3. For each party, keep a record of mileage, the hostess gift(s), door prizes, food you’ve purchased. Returns of product. Make sure you include delivery mileage.

Check out the Party Tracker. (I created it for Holley’s Thirty-One business, but it may be generalizable. Feel free to modify it or make it your own. Don’t wait until later to track this stuff. Do it as soon as you can with each party.) Also make sure you track any money received vs money owed for product. This is critical!

4. If your company requires you to keep inventory, make sure you follow this closely. Keep paper records. Even if you keep electronic records, keep a paper copy in case you have hard-drive failure.

5. For each month, reconcile ALL of your income and expenses.
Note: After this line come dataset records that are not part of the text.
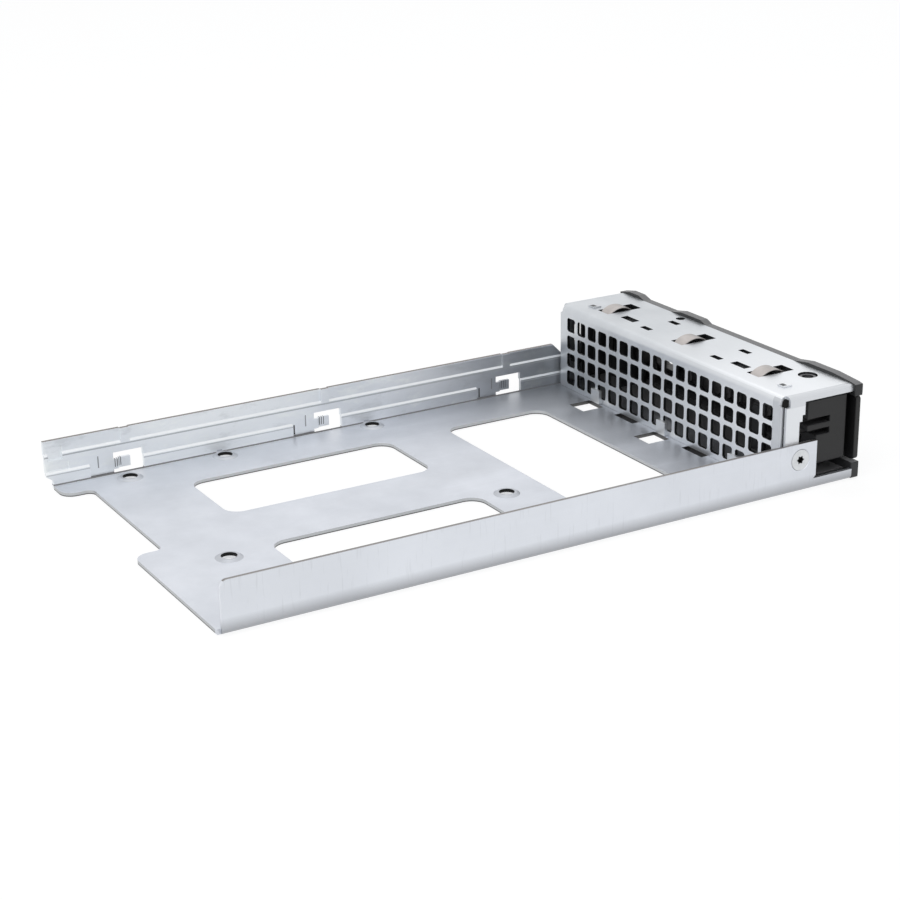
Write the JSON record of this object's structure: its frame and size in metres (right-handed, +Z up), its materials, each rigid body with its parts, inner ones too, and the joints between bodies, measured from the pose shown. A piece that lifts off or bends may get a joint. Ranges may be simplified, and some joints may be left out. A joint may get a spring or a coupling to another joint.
{
  "type": "hot swap drive caddy",
  "caption": "Open folded steel drive tray with a perforated front cage, spring contact fingers, and a moulded front holding a hinged ejector lever and a release button.",
  "frame": {"origin": "under the middle of the whole caddy, at the level of the tray floor's underside", "axes": "+X along the caddy from its open rear end to the front with the lever, +Y from the side where the lever is hinged to the side of the release button, +Z up out of the tray"},
  "size_m": [0.1816, 0.1054, 0.0264],
  "materials": {
    "zinc_steel": "satin galvanised sheet",
    "cage_steel": "satin galvanised sheet",
    "contact_alloy": "bare spring strip",
    "screw_steel": "zinc plated",
    "grey_plastic": "fine moulded grain",
    "black_plastic": "fine moulded grain",
    "pin_steel": "plain",
    "spring_steel": "drawn wire"
  },
  "bodies": {
    "caddy": {"tray": "zinc_steel", "front_cage": "cage_steel", "emi_finger_1": "contact_alloy", "emi_finger_2": "contact_alloy", "emi_finger_3": "contact_alloy", "side_screw_near": "screw_steel", "side_screw_far": "screw_steel", "bezel_frame": "grey_plastic", "lever_pivot_pin": "pin_steel", "lever_spring": "spring_steel", "button_spring": "spring_steel"},
    "lever": {"ejector_lever": "black_plastic"},
    "button": {"release_button": "black_plastic"}
  },
  "joints": [
    {"name": "lever_swing", "type": "hinge", "parent": "caddy", "child": "lever", "pos_m": [0.0831, -0.03935, 0.01265], "axis": [0, 0, -1], "range_deg": [0, 55]},
    {"name": "button_press", "type": "slide", "parent": "caddy", "child": "button", "axis": [-1, 0, 0], "range_m": [0, 0.002], "stiffness_N_per_m": 400, "springref_m": -0.001, "deforming": ["button_spring"]}
  ]
}
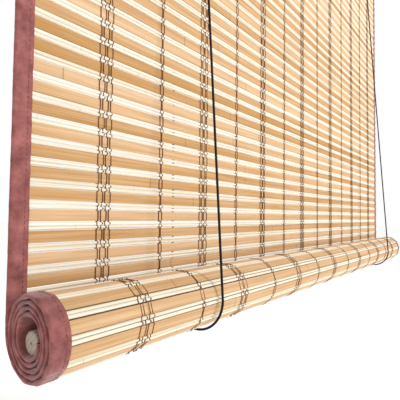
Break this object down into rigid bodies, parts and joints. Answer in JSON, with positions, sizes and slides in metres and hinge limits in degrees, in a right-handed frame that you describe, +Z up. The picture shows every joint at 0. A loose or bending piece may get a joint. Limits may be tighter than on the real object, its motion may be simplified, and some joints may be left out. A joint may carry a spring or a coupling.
{
  "type": "roll-up blind",
  "caption": "Woven bamboo blind that rolls up in front of itself on a bottom dowel, carried by lift cords under the roll.",
  "frame": {"origin": "midway between the two wall holes of the brackets, on the wall's face", "axes": "+X right along the blind as seen from the room, +Y to the wall, +Z up"},
  "size_m": [1, 0.0927, 0.794],
  "materials": {
    "rail_wood": "clear satin varnish",
    "bracket_steel": "zinc plated",
    "screw_steel": "zinc plated",
    "yoke_steel": "pressed and zinc plated",
    "wheel_nylon": "moulded",
    "cam_nylon": "moulded, ribbed",
    "slat_bamboo": "carbonised bamboo, satin",
    "stick_bamboo": "natural bamboo, satin",
    "warp_thread": "twisted cotton",
    "edge_tape": "plain woven, folded and stitched",
    "lift_cord": "braided",
    "dowel_wood": "sawn end grain"
  },
  "bodies": {
    "headrail": {"front_rail": "rail_wood", "rear_rail": "rail_wood", "wall_bracket_left": "bracket_steel", "wall_bracket_right": "bracket_steel", "bracket_screws": "screw_steel", "clamp_screws": "screw_steel", "cord_eye_left": "screw_steel", "cord_eye_right": "screw_steel", "pulley_block_left": "yoke_steel", "pulley_block_right": "yoke_steel", "pulley_pins": "screw_steel", "pulley_screws": "screw_steel", "lock_body": "yoke_steel", "lock_pins": "screw_steel", "lock_screws": "screw_steel", "upper_slats": "slat_bamboo", "upper_sticks": "stick_bamboo", "upper_threads": "warp_thread", "upper_tape_left": "edge_tape", "upper_tape_right": "edge_tape", "panel_slats": "slat_bamboo", "panel_sticks": "stick_bamboo", "panel_threads": "warp_thread", "panel_tape_left": "edge_tape", "panel_tape_right": "edge_tape", "cord_front_left": "lift_cord", "cord_front_right": "lift_cord", "cord_rear_left": "lift_cord", "cord_rear_right": "lift_cord", "cord_head_left": "lift_cord", "cord_head_right": "lift_cord"},
    "cord_cradle": {"cord_loop_left": "lift_cord", "cord_loop_right": "lift_cord"},
    "roll": {"bottom_dowel": "dowel_wood", "dowel_nails": "screw_steel", "roll_slats": "slat_bamboo", "roll_sticks": "stick_bamboo", "roll_threads": "warp_thread", "roll_tape_left": "edge_tape", "roll_tape_right": "edge_tape"},
    "wheel_left": {"pulley_wheel_left": "wheel_nylon"},
    "wheel_right": {"pulley_wheel_right": "wheel_nylon"},
    "lock_wheel": {"lock_roller": "wheel_nylon"},
    "lock_grip": {"lock_cam": "cam_nylon"}
  },
  "joints": [
    {"name": "roll_up", "type": "slide", "parent": "headrail", "child": "cord_cradle", "axis": [0, 0, 1], "range_m": [0, 0.6], "deforming": ["panel_slats", "panel_sticks", "panel_threads", "panel_tape_left", "panel_tape_right", "cord_front_left", "cord_front_right", "cord_rear_left", "cord_rear_right"]},
    {"name": "roll_turn", "type": "hinge", "parent": "cord_cradle", "child": "roll", "pos_m": [0, -0.05915, -0.746], "axis": [-1, 0, 0], "range_deg": [0, 1080]},
    {"name": "wheel_left_turn", "type": "hinge", "parent": "headrail", "child": "wheel_left", "pos_m": [-0.334, -0.022, -0.07], "axis": [0, -1, 0], "continuous": true},
    {"name": "wheel_right_turn", "type": "hinge", "parent": "headrail", "child": "wheel_right", "pos_m": [0.347, -0.022, -0.066], "axis": [0, -1, 0], "continuous": true},
    {"name": "lock_wheel_turn", "type": "hinge", "parent": "headrail", "child": "lock_wheel", "pos_m": [-0.48, -0.0175, -0.066], "axis": [0, -1, 0], "continuous": true},
    {"name": "lock_grip_tilt", "type": "hinge", "parent": "headrail", "child": "lock_grip", "pos_m": [-0.465, -0.0175, -0.069], "axis": [0, 1, 0], "range_deg": [0, 40]}
  ],
  "couplings": [
    {"joint": "roll_turn", "follows": "roll_up", "rad_per_m": 31.416},
    {"joint": "wheel_left_turn", "follows": "roll_up", "rad_per_m": 250},
    {"joint": "wheel_right_turn", "follows": "roll_up", "rad_per_m": 250},
    {"joint": "lock_wheel_turn", "follows": "roll_up", "rad_per_m": 250}
  ]
}
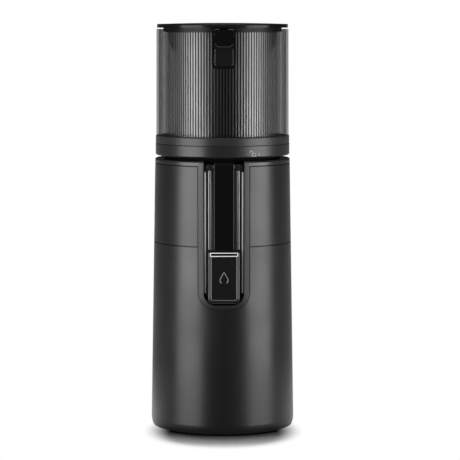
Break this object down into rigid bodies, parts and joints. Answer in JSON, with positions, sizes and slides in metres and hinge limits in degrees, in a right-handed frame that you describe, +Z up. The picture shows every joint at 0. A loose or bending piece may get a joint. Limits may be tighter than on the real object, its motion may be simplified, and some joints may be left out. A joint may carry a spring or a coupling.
{
  "type": "cold press juicer",
  "caption": "Slim upright cold press juicer: tapered round body, lift-out juicing chamber with a front juice lever, bayonet hopper with ribbed liner, hinged latched lid.",
  "frame": {"origin": "on the upright axis at table level, under the feet", "axes": "+Z up, the front with the juice lever faces -Y, +X to the right seen from the front"},
  "size_m": [0.1566, 0.1566, 0.4412],
  "materials": {
    "graphite_shell": "satin graphite",
    "satin_trim": "satin",
    "black_inner": "moulded",
    "rubber": "moulded",
    "screw_steel": "plain",
    "motor_steel": "painted",
    "laminations": "stamped",
    "copper_wire": "enamelled",
    "gear_steel": "cut",
    "gearbox_shell": "die-cast",
    "fan_plastic": "moulded",
    "board": "laminate",
    "sensor": "potted",
    "magnet": "plated",
    "screen_steel": "perforated",
    "auger_plastic": "moulded",
    "bright_edge": "polished",
    "lever_plastic": "satin",
    "piano_black": "gloss",
    "smoked_clear": "clear, smoked",
    "smoked_liner": "ribbed, smoked",
    "black_gloss": "gloss"
  },
  "bodies": {
    "base": {"lower_housing": "graphite_shell", "upper_housing": "graphite_shell", "trim_frame": "satin_trim", "chamber_well": "black_inner", "pulp_chute": "black_inner", "shaft_seal": "rubber", "base_plate": "black_inner", "rubber_feet": "rubber", "base_screws": "screw_steel", "motor_dampers": "rubber", "motor_housing": "motor_steel", "stator_core": "laminations", "stator_windings": "copper_wire", "bearings": "screw_steel", "gearbox_case": "gearbox_shell", "gearbox_cover": "gearbox_shell", "ring_gear": "gear_steel", "control_board": "board", "reed_sensor": "sensor", "switch_bezel": "black_inner", "cord_gland": "black_inner"},
    "rotor": {"rotor_core": "laminations", "motor_shaft": "gear_steel", "cooling_fan": "fan_plastic"},
    "carrier": {"first_carrier": "gear_steel"},
    "drive": {"output_shaft": "gear_steel"},
    "chamber": {"chamber_drum": "black_inner", "drum_seal": "rubber", "strainer": "screen_steel", "chamber_ring": "satin_trim", "spout_housing": "black_inner", "interlock_magnet": "magnet", "spout_edge_trims": "bright_edge", "lever_pin": "screw_steel"},
    "juice_cap": {"cap_lever": "lever_plastic", "lever_panel": "piano_black", "cap_head": "lever_plastic", "cap_ledge": "bright_edge", "cap_plug": "rubber"},
    "screw": {"auger": "auger_plastic", "feed_blade": "auger_plastic"},
    "hopper": {"hopper_collar": "satin_trim", "hopper_wall": "smoked_clear", "hopper_liner": "smoked_liner", "lid_hinge_bracket": "black_gloss", "lid_hinge_pin": "screw_steel", "latch_bezel": "piano_black"},
    "lid": {"lid_disc": "smoked_clear", "lid_dish": "black_gloss", "lid_seal": "rubber", "latch_pin": "screw_steel"},
    "latch": {"latch_lever": "lever_plastic", "latch_pad": "piano_black"},
    "power_rocker": {"rocker": "black_inner"},
    "first_planet_1_gear": {"first_planet_1": "gear_steel"},
    "first_planet_2_gear": {"first_planet_2": "gear_steel"},
    "first_planet_3_gear": {"first_planet_3": "gear_steel"},
    "second_planet_1_gear": {"second_planet_1": "gear_steel"},
    "second_planet_2_gear": {"second_planet_2": "gear_steel"},
    "second_planet_3_gear": {"second_planet_3": "gear_steel"}
  },
  "joints": [
    {"name": "motor_spin", "type": "hinge", "parent": "base", "child": "rotor", "pos_m": [0, 0, 0.06], "axis": [0, 0, 1], "continuous": true},
    {"name": "carrier_spin", "type": "hinge", "parent": "base", "child": "carrier", "pos_m": [0, 0, 0.13], "axis": [0, 0, 1], "continuous": true},
    {"name": "drive_spin", "type": "hinge", "parent": "base", "child": "drive", "pos_m": [0, 0, 0.17], "axis": [0, 0, 1], "continuous": true},
    {"name": "chamber_lift", "type": "slide", "parent": "base", "child": "chamber", "axis": [0, 0, 1], "range_m": [0, 0.16]},
    {"name": "screw_spin", "type": "hinge", "parent": "chamber", "child": "screw", "pos_m": [0, 0, 0.25], "axis": [0, 0, 1], "continuous": true},
    {"name": "juice_lever_turn", "type": "hinge", "parent": "chamber", "child": "juice_cap", "pos_m": [0, -0.0718, 0.2885], "axis": [-1, 0, 0], "range_deg": [0, 50]},
    {"name": "hopper_turn", "type": "hinge", "parent": "chamber", "child": "hopper", "pos_m": [0, 0, 0.305], "axis": [0, 0, -1], "range_deg": [0, 25]},
    {"name": "lid_turn", "type": "hinge", "parent": "hopper", "child": "lid", "pos_m": [0, 0.0752, 0.4324], "axis": [-1, 0, 0], "range_deg": [0, 95]},
    {"name": "latch_turn", "type": "hinge", "parent": "lid", "child": "latch", "pos_m": [0, -0.074, 0.4322], "axis": [-1, 0, 0], "range_deg": [0, 45]},
    {"name": "power_rock", "type": "hinge", "parent": "base", "child": "power_rocker", "pos_m": [0, 0.06997, 0.066], "axis": [1, 0, 0], "range_deg": [-12, 12]},
    {"name": "first_planet_1_spin", "type": "hinge", "parent": "carrier", "child": "first_planet_1_gear", "pos_m": [0.0225, 0, 0.12], "axis": [0, 0, 1], "continuous": true},
    {"name": "first_planet_2_spin", "type": "hinge", "parent": "carrier", "child": "first_planet_2_gear", "pos_m": [-0.01125, 0.01949, 0.12], "axis": [0, 0, 1], "continuous": true},
    {"name": "first_planet_3_spin", "type": "hinge", "parent": "carrier", "child": "first_planet_3_gear", "pos_m": [-0.01125, -0.01949, 0.12], "axis": [0, 0, 1], "continuous": true},
    {"name": "second_planet_1_spin", "type": "hinge", "parent": "drive", "child": "second_planet_1_gear", "pos_m": [0.0225, 0, 0.14], "axis": [0, 0, 1], "continuous": true},
    {"name": "second_planet_2_spin", "type": "hinge", "parent": "drive", "child": "second_planet_2_gear", "pos_m": [-0.01125, 0.01949, 0.14], "axis": [0, 0, 1], "continuous": true},
    {"name": "second_planet_3_spin", "type": "hinge", "parent": "drive", "child": "second_planet_3_gear", "pos_m": [-0.01125, -0.01949, 0.14], "axis": [0, 0, 1], "continuous": true}
  ],
  "couplings": [
    {"joint": "carrier_spin", "follows": "motor_spin", "ratio": 0.2},
    {"joint": "drive_spin", "follows": "motor_spin", "ratio": 0.04},
    {"joint": "screw_spin", "follows": "motor_spin", "ratio": 0.04},
    {"joint": "first_planet_1_spin", "follows": "motor_spin", "ratio": -0.53333},
    {"joint": "first_planet_2_spin", "follows": "motor_spin", "ratio": -0.53333},
    {"joint": "first_planet_3_spin", "follows": "motor_spin", "ratio": -0.53333},
    {"joint": "second_planet_1_spin", "follows": "motor_spin", "ratio": -0.10667},
    {"joint": "second_planet_2_spin", "follows": "motor_spin", "ratio": -0.10667},
    {"joint": "second_planet_3_spin", "follows": "motor_spin", "ratio": -0.10667}
  ]
}
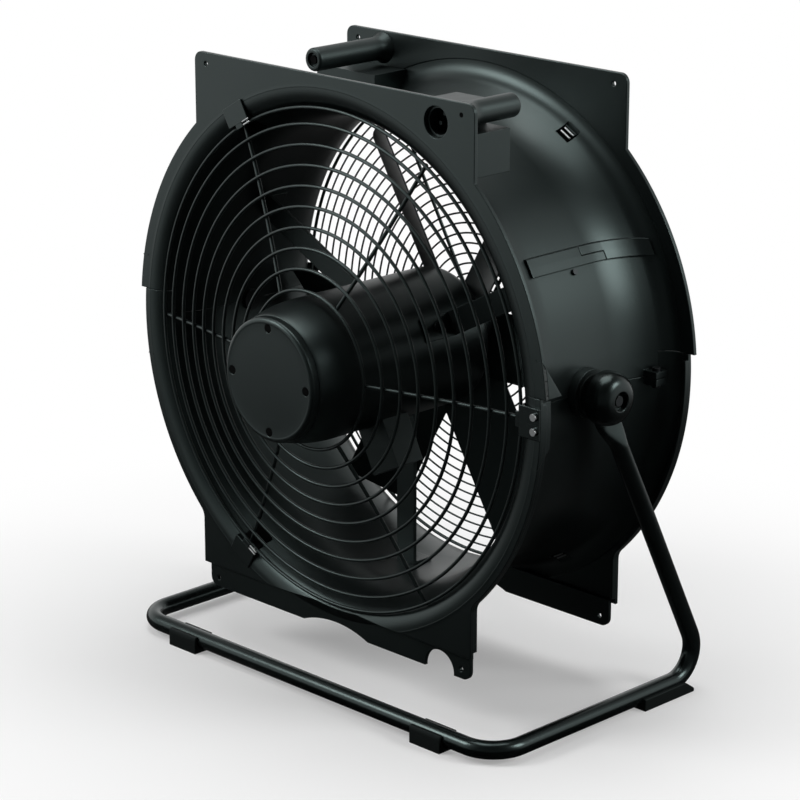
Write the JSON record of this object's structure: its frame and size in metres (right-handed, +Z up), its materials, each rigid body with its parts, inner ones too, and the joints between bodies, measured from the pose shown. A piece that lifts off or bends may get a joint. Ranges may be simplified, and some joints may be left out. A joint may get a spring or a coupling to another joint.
{
  "type": "drum fan",
  "caption": "Black drum fan on a bent tube stand: a round two-part housing with square corner plates, wire guards front and rear, and a head that tilts between two clamp knobs",
  "frame": {"origin": "Centre of the bounding box at the floor.", "axes": "X runs right, Y runs back and Z runs up as the fan is seen from the front; the fan axis is along Y and the tilt axis along X."},
  "size_m": [0.5658, 0.3412, 0.6176],
  "materials": {
    "black_powder_coat": "satin near-black powder coat",
    "tube_powder_coat": "glossy near-black powder coat",
    "grey_powder_coat": "dark grey coated wire",
    "black_plastic": "matte near-black moulding",
    "grey_blade_metal": "dark grey coated sheet",
    "zinc_steel": "zinc plated",
    "black_rubber": "matte rubber"
  },
  "bodies": {
    "stand": {"stand_frame": "tube_powder_coat", "front_foot_right": "black_rubber", "front_foot_left": "black_rubber", "rear_foot_right": "black_rubber", "rear_foot_left": "black_rubber"},
    "head": {"upper_shell": "black_powder_coat", "lower_shell": "black_powder_coat", "strap_front_right": "black_powder_coat", "strap_front_left": "black_powder_coat", "strap_rear_right": "black_powder_coat", "strap_rear_left": "black_powder_coat", "motor_body": "black_powder_coat", "motor_strut_right": "black_powder_coat", "motor_strut_left": "black_powder_coat", "motor_strut_bottom": "black_powder_coat", "motor_cap": "black_powder_coat", "front_guard": "grey_powder_coat", "rear_guard": "grey_powder_coat", "cord_post_front": "black_plastic", "cord_post_rear": "black_plastic", "wiring_box": "black_plastic", "capacitor_box": "black_plastic", "power_inlet": "black_plastic", "pivot_boss_right": "black_plastic", "pivot_boss_left": "black_plastic", "motor_wiring_box": "black_plastic", "front_guard_clips": "black_plastic", "rear_guard_clips": "black_plastic", "seam_bolts": "zinc_steel", "post_screws": "zinc_steel", "latch_screws": "zinc_steel", "cap_screws": "zinc_steel", "strut_drum_bolts": "zinc_steel", "strut_motor_bolts": "zinc_steel", "stud_screws": "zinc_steel", "pivot_stud_right": "zinc_steel", "pivot_stud_left": "zinc_steel", "guard_latch": "zinc_steel", "bearing_front": "zinc_steel", "bearing_rear": "zinc_steel", "friction_washer_right": "black_rubber", "friction_washer_left": "black_rubber"},
    "rotor": {"motor_shaft": "zinc_steel", "impeller_hub": "black_plastic", "hub_nut": "zinc_steel", "blade_1": "grey_blade_metal", "blade_2": "grey_blade_metal", "blade_3": "grey_blade_metal", "blade_4": "grey_blade_metal", "blade_5": "grey_blade_metal", "blade_6": "grey_blade_metal"},
    "right_knob": {"knob_right": "black_plastic"},
    "left_knob": {"knob_left": "black_plastic"}
  },
  "joints": [
    {"name": "tilt", "type": "hinge", "parent": "stand", "child": "head", "pos_m": [0, 0.01686, 0.3352], "axis": [1, 0, 0], "range_deg": [-7, 58]},
    {"name": "fan", "type": "hinge", "parent": "head", "child": "rotor", "pos_m": [0, 0.07686, 0.3352], "axis": [0, 1, 0], "continuous": true},
    {"name": "right_knob_turn", "type": "hinge", "parent": "stand", "child": "right_knob", "pos_m": [0.27, 0.01686, 0.3352], "axis": [1, 0, 0], "range_deg": [-180, 180]},
    {"name": "left_knob_turn", "type": "hinge", "parent": "stand", "child": "left_knob", "pos_m": [-0.27, 0.01686, 0.3352], "axis": [-1, 0, 0], "range_deg": [-180, 180]}
  ]
}
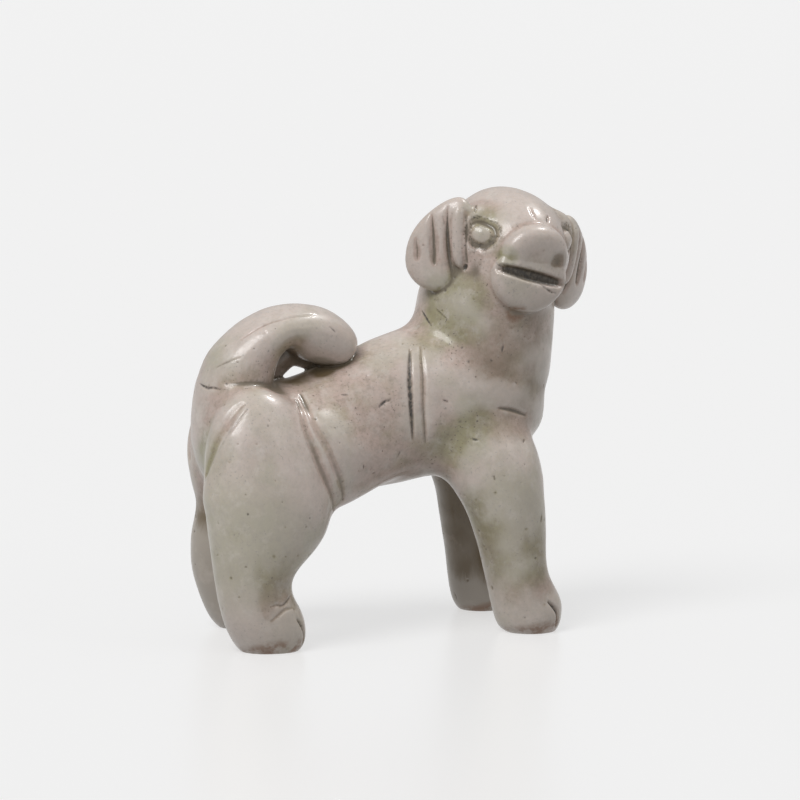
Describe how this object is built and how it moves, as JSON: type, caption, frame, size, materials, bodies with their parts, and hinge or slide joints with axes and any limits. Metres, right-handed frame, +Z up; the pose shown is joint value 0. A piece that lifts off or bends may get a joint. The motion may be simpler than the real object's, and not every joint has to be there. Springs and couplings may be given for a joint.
{
  "type": "dog figurine",
  "caption": "Small standing dog with a turned head, hanging ears, a flat muzzle and a thick tail curled onto its back, hand-modelled and glazed grey-green.",
  "frame": {"origin": "on the plane of the four soles, under the middle of the figure's own box", "axes": "+X the way the body walks, +Y to the dog's left, +Z up; the head is turned towards -Y"},
  "size_m": [0.0634, 0.0302, 0.0638],
  "materials": {
    "glaze": "semi-gloss mottled grey-green glaze, pinkish where thin"
  },
  "bodies": {
    "root": {"dog": "glaze"}
  },
  "joints": []
}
I have an Expense Tracker for this too. (Again, it’s for Thirty-One, but you get the idea.) I think it’s a good idea to use a folder system so each month has its own folder. You put all your Party Tracker sheets in it, along with any receipts for expenses in the month and the Expense Tracker.

6. Keep all your receipts that MAY be considered a business expense. Keep it in the monthly folder. Keep your folders together.

7. At the end of the year, you’ll have everything in one place. The 31 fold-n-file is a great item for keeping these things.

Common Direct Sales Expenses to Track Monthly:

  • Cell Phone
  • Internet Connection/Usage
  • Office Supplies (paper, envelopes, printer ink, postage, pens, small office items)
  • Specific Business Supplies (forms from your company, catalogs, display items)
  • Product (both for display purposes and inventory if you have to carry inventory)
  • Customer Incentives (items you give away, etc.)
  • Travel Expenses (if you do a distant show/expo/etc, or even just for traveling to your shows.)
  • Training & Education (there are personal coaches, all sorts of CD’s & DVD resources available)
  • Team Incentives (if your wife has a team, this can be pretty significant, but make sure she keeps it reasonable! I’ve heard stories of some not-so-reasonable team gifts/incentives. Don’t let her fall into that trap!)
  • Office Equipment & Depreciable Items (if you get a new computer for her business use, printer, scanner, fax machine, shredder, iPhone, etc.)
  • Advertisement (post-cards, mini-catalogs, business cards, print ads, online ads, etc.)

For higher level leaders with sizable teams track everything above plus:

1. Expenses for team meetings.

2. Travel and expenses associated with national conference.

3. You’ll probably have more education/coaching costs. Remember books you buy to help you learn the business or just to learn business in general count.

4. You’ll have more team incentives to track.

5. If you attend any leadership retreats with the company or if you hold your own team retreats.

6. Consider a business assistant to do tasks you dread doing or that you find trip you up entirely too often.

7. Talk to other successful direct sales people and ask them who they use as their accountant. Make an appointment to talk strategy. At least yearly. This is NOT during tax season. It’s best to do after tax season (after the accountant takes their annual vacation after the tax crunch).

8. Consider incorporating. Discuss this with your accountant and a lawyer. If you’re making 6 figures, this is probably the right thing to do.

The most valuable piece of tax advice I can give you is to make an appointment with a good, aggressive accountant to discuss tax strategy for your business.

This is NOT to discuss this year’s taxes. It’s to discuss NEXT year’s taxes and what you should be looking for, tracking, deducting, etc. Talk to all of the most successful business people you know personally and use the most highly recommended accountant. You don’t want one who is a push-over. You want someone aggressive. It may cost a couple hundred dollars (or less, depending), but it’ll be an hour of your time and money very well spent for the future.


Girls: What other expenses do you have that I didn’t mention above?
Guys: What is your experience with running your own business? Did I miss anything in your opinion?